Early movers are already benefiting. BMW and Volvo specifically source low-carbon steel, creating premium markets. Scotland's renewable advantage could make it a hydrogen exporter to European markets, where clean energy costs more.

However, UK industrial electricity costs run 50% higher than France or Germany, threatening "carbon leakage" where production simply moves to dirtier jurisdictions. Without action, the UK risks losing both its industrial base and climate goals.

The communication challenge

The biggest obstacle might be communication. Industrial transformation affects workers, communities, investors and policymakers – each with different concerns. Many still see decarbonisation as a cost rather than opportunity.

Research shows that 44% of company valuations now depend on CEO reputation, often linked to environmental leadership. Yet only 25% of employees believe their leaders communicate effectively about change. Oxford Business School found that well-managed environmental transitions can increase shareholder value by 15%.

Scotland's success stories need better storytelling. Orkney's hydrogen ferries prove technologies work. Grangemouth's transformation plans show evolution, not extinction. But positive narratives get drowned out by focus on costs and challenges.

The path forward

Success requires five key actions: accelerating backbone infrastructure like carbon storage and hydrogen pipelines; creating market demand through green procurement; addressing energy cost disadvantages; developing workforce transition programmes that retrain rather than abandon skilled workers; and strategic communication positioning transformation as an opportunity.

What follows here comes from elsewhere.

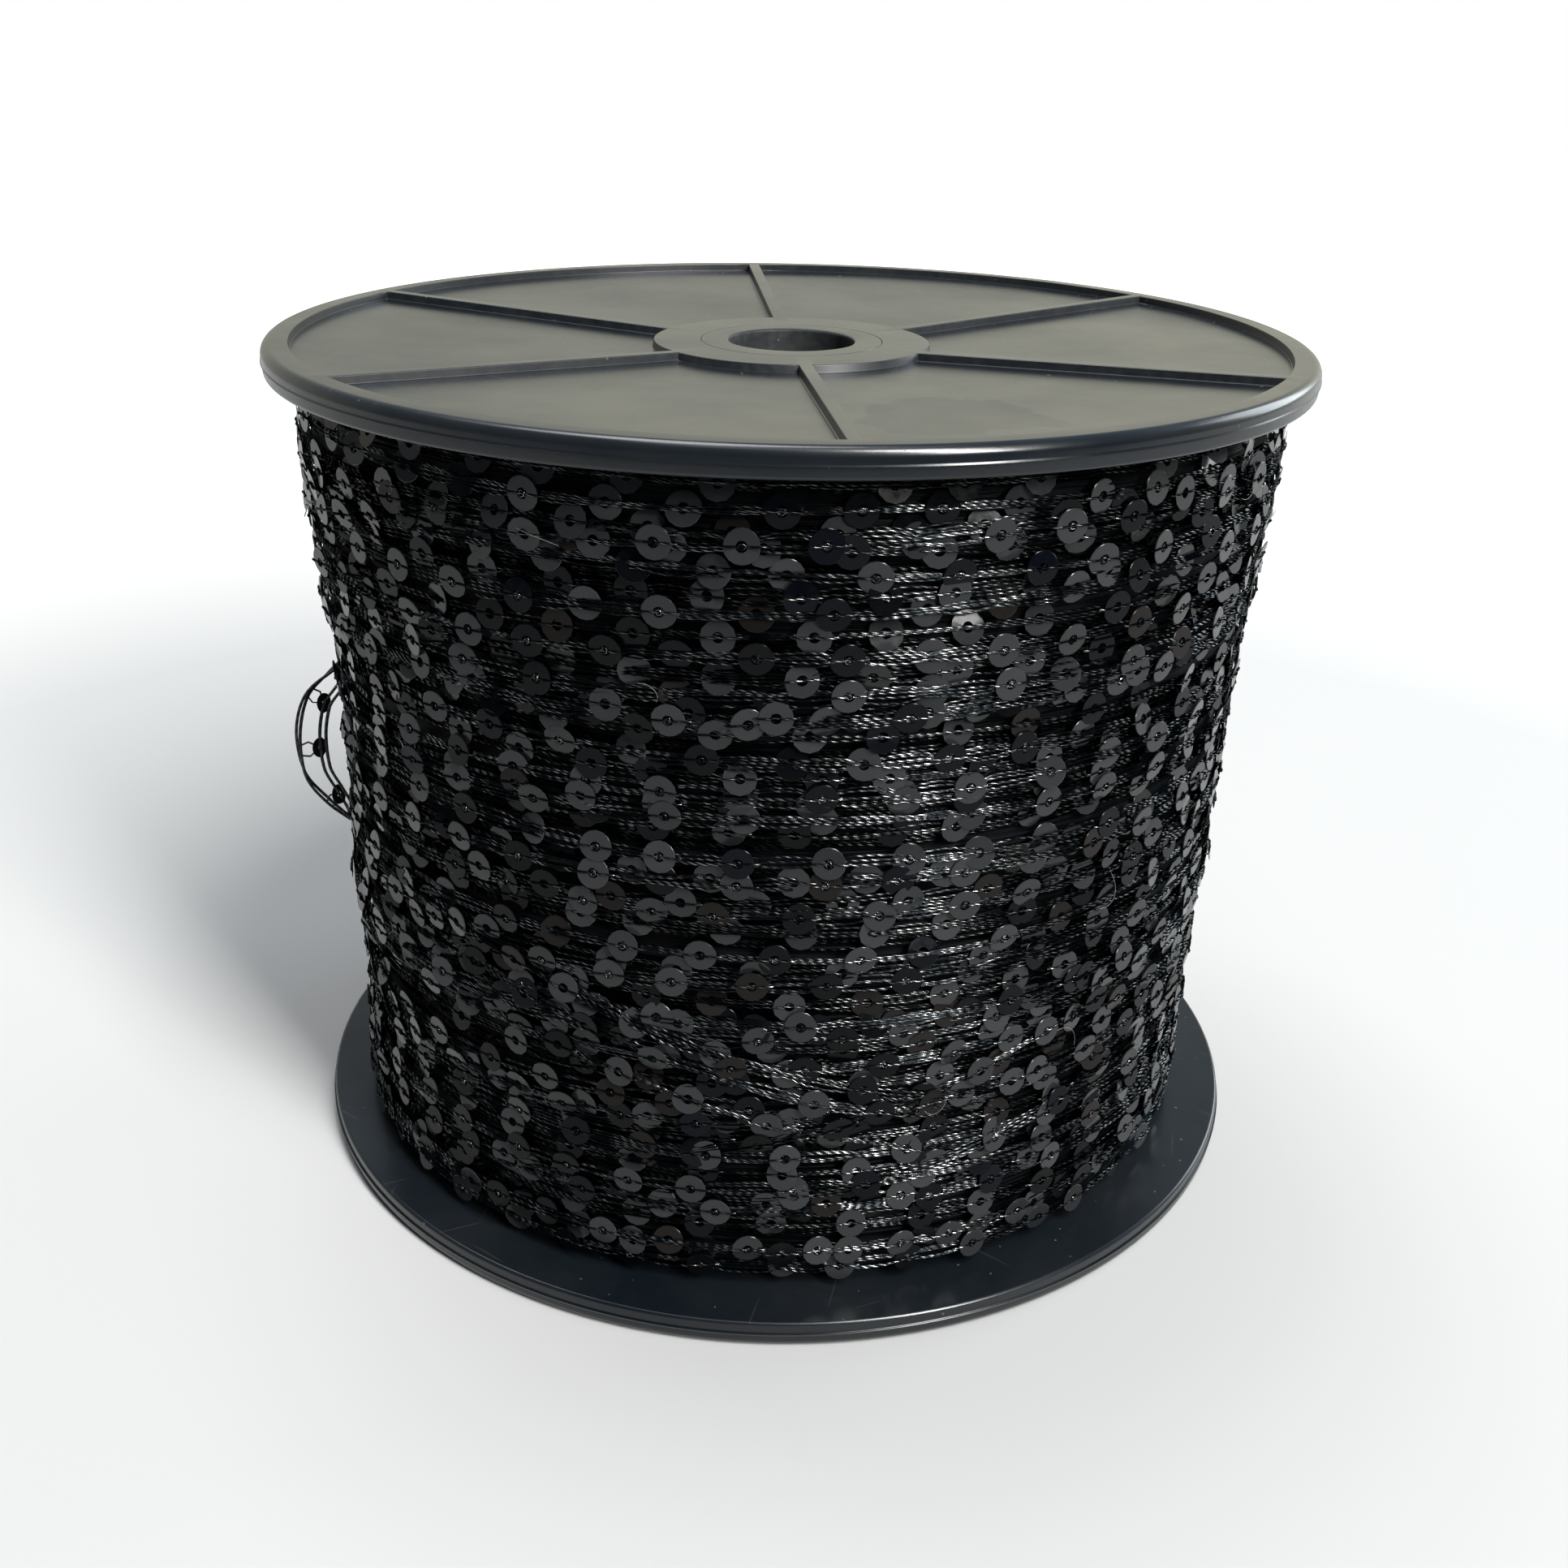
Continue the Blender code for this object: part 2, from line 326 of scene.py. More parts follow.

The stakes couldn't be higher. The next Industrial Revolution is already underway. This time, it’s not about burning more coal, but proving industrial prosperity and planetary health can coexist. Scotland has the renewable energy, industrial expertise and innovation clusters to lead.

The question isn't whether transformation will happen, but whether Scotland leads it or watches from the sidelines. With its unique advantages, Scotland could show the world how the clean industrial future gets built.